Repeat exactly the lines from the start through the line with "NECK_X, END_RINGS = -15.5, 14", both ends included.

++++++++++

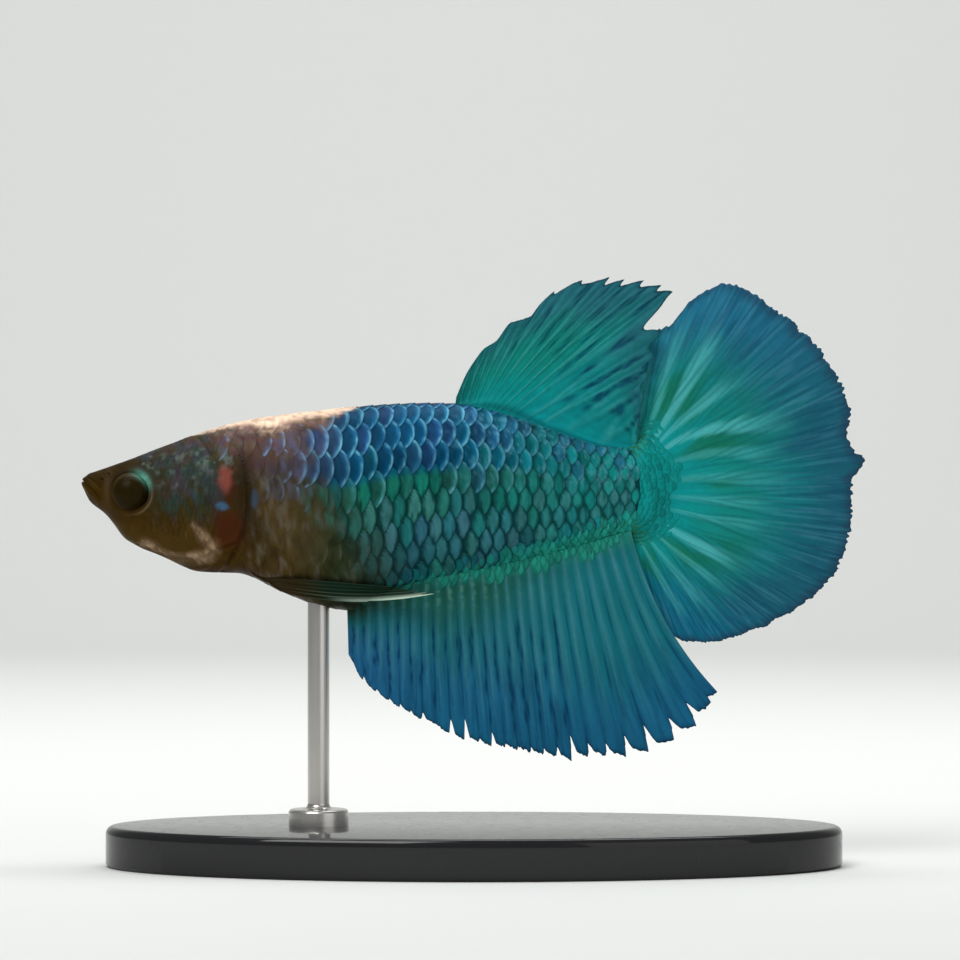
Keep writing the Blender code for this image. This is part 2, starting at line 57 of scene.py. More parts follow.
# ---- Body: (x, value) along the fish, as in the solids -----------------------------------------
SNOUT_X, STALK_END_X = -28.8, 13.4
TOP_LINE = [
    (SNOUT_X, 28.7), (-27.6, 29.05), (-25.2, 29.9), (-22.0, 31.1), (-18.0, 32.45), (-15.0, 33.1),
    (-9.0, 33.75), (-3.5, 34.05), (-1.0, 34.0), (2.0, 33.45), (6.7, 31.9), (9.5, 31.1),
    (STALK_END_X, 30.7),
]
BOTTOM_LINE = [
    (SNOUT_X, 27.6), (-28.2, 26.7), (-27.0, 25.7), (-25.4, 23.8), (-22.8, 22.6), (-20.0, 21.5),
    (-17.4, 21.4), (-14.0, 19.9), (-11.2, 18.9), (-9.2, 18.6), (-7.2, 19.5), (-5.0, 20.4),
    (1.5, 21.7), (6.7, 22.9), (11.9, 24.3), (STALK_END_X, 24.6),
]
HALF_WIDTH = [
    (SNOUT_X, 1.2), (-27.0, 1.9), (-25.0, 2.5), (-22.0, 3.1), (-18.5, 3.65), (-14.5, 3.95),
    (-9.5, 4.1), (-3.0, 3.7), (3.0, 2.9), (9.0, 2.0), (STALK_END_X, 1.3),
]
BACK_POWER = [(SNOUT_X, 0.8), (-22.0, 0.8), (-12.0, 0.95), (0.0, 1.1), (STALK_END_X, 1.3)]
BELLY_POWER = [(SNOUT_X, 1.0), (-20.0, 1.0), (-10.0, 0.9), (0.0, 1.15), (STALK_END_X, 1.3)]
SNOUT_ROUND, STALK_ROUND = 0.7, 1.5
NECK_X, END_RINGS = -15.5, 14  # where the rings grow wider apart, and how many close each end

# ---- Head --------------------------------------------------------------------------------------
EYE_X, EYE_Z, EYE_RADIUS = -25.05, 27.4, 1.45
GLINT_TURN = 0.78  # the glint's place round the eye: above and behind it
MOUTH = [(-29.1, 28.45), (-28.3, 27.9), (-27.6, 27.25), (-27.15, 26.6)]  # (x, z) to the corner
GILL_X, GILL_Z, GILL_RADIUS = -24.5, 27.0, 8.0  # the arc of the gill cover's soft edge
PLATE_RADIUS = 6.0  # the arc of its bony edge
CHEEK_X, CHEEK_Z, CHEEK_RADIUS = -25.6, 27.9, 4.1  # the arc of the cheek's edge
NOSTRILS = [(-27.15, 28.35), (-26.7, 28.75)]
THROAT_FOLD = [(-24.6, 23.6), (-22.6, 22.75), (-20.2, 22.55), (-18.6, 23.2), (-17.3, 23.7)]
ARM_X, ARM_Z = -15.7, 25.3  # the pectoral fin's root

# ---- Coat --------------------------------------------------------------------------------------
COAT_TRUNK, COAT_HEAD = 0.16, 0.06  # the skin lies this far inside the solids
BODY_ROWS, HEAD_ROWS = 18, 44  # rows of scales round the whole body and the head
BODY_PITCH = [(-20.0, 0.95), (-12.0, 1.04), (-2.0, 1.04), (4.0, 0.96), (13.4, 0.76)]  # (x, along a row)
HEAD_PITCH = [(-25.0, 0.34), (-17.0, 0.46)]
# A scale's half width, how far its rear edge bows and how much of its root is hidden, for rows 1 apart.
PLATE_HALF, PLATE_ROUND, PLATE_HIDDEN = 0.87, 0.8, 0.62
PLATE_SINK = 0.03  # how deep a scale's root lies in the skin
PITCH_SHARE = 0.95  # how far apart the small scales of a row are, as a share of their size
EDGE_BAND = [(-9.0, 0.35), (-4.0, 0.5), (2.0, 0.8), (12.0, 1.4)]  # (x, height of the small scales)
SHEATH_DEPTH = [(-4.5, -0.3), (-2.0, 0.0), (1.0, 0.35), (4.0, 0.45), (11.0, 0.2)]  # (x, depth on the fin)

# ---- Places and colours of the markings --------------------------------------------------------
FRONT_EDGE = [  # (share of the height, x) of the line between the brown front and the colour
    (0.0, -6.6), (0.12, -6.9), (0.3, -8.2), (0.42, -9.3), (0.52, -9.9), (0.62, -10.9), (0.7, -12.4),
    (0.82, -12.2), (0.92, -10.6), (1.0, -9.4),
]
RIM_PATH = [  # (x, z) of the pale rim behind and under the cheek
    (-20.3, 25.0), (-19.5, 23.9), (-19.05, 23.3), (-19.6, 22.75), (-21.4, 22.65), (-23.0, 23.2),
    (-24.0, 23.6),
]
RIM_HALF = [  # (share of that path, half width)
    (0.0, 0.35), (0.25, 0.95), (0.45, 0.85), (0.6, 0.5), (0.8, 0.45), (1.0, 0.7),
]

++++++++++

TASK SOLUTION:
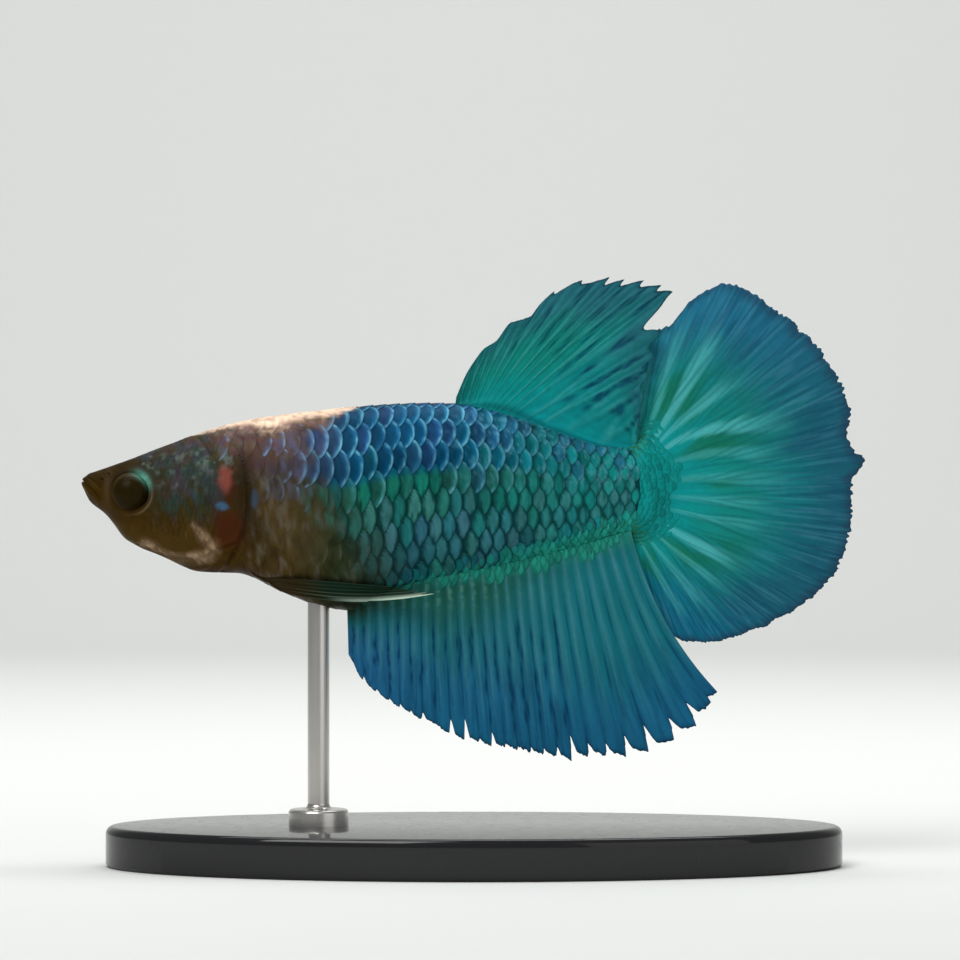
Keep writing the Blender code for this image. This is part 2, starting at line 57 of scene.py. More parts follow.
# ---- Body: (x, value) along the fish, as in the solids -----------------------------------------
SNOUT_X, STALK_END_X = -28.8, 13.4
TOP_LINE = [
    (SNOUT_X, 28.7), (-27.6, 29.05), (-25.2, 29.9), (-22.0, 31.1), (-18.0, 32.45), (-15.0, 33.1),
    (-9.0, 33.75), (-3.5, 34.05), (-1.0, 34.0), (2.0, 33.45), (6.7, 31.9), (9.5, 31.1),
    (STALK_END_X, 30.7),
]
BOTTOM_LINE = [
    (SNOUT_X, 27.6), (-28.2, 26.7), (-27.0, 25.7), (-25.4, 23.8), (-22.8, 22.6), (-20.0, 21.5),
    (-17.4, 21.4), (-14.0, 19.9), (-11.2, 18.9), (-9.2, 18.6), (-7.2, 19.5), (-5.0, 20.4),
    (1.5, 21.7), (6.7, 22.9), (11.9, 24.3), (STALK_END_X, 24.6),
]
HALF_WIDTH = [
    (SNOUT_X, 1.2), (-27.0, 1.9), (-25.0, 2.5), (-22.0, 3.1), (-18.5, 3.65), (-14.5, 3.95),
    (-9.5, 4.1), (-3.0, 3.7), (3.0, 2.9), (9.0, 2.0), (STALK_END_X, 1.3),
]
BACK_POWER = [(SNOUT_X, 0.8), (-22.0, 0.8), (-12.0, 0.95), (0.0, 1.1), (STALK_END_X, 1.3)]
BELLY_POWER = [(SNOUT_X, 1.0), (-20.0, 1.0), (-10.0, 0.9), (0.0, 1.15), (STALK_END_X, 1.3)]
SNOUT_ROUND, STALK_ROUND = 0.7, 1.5
NECK_X, END_RINGS = -15.5, 14  # where the rings grow wider apart, and how many close each end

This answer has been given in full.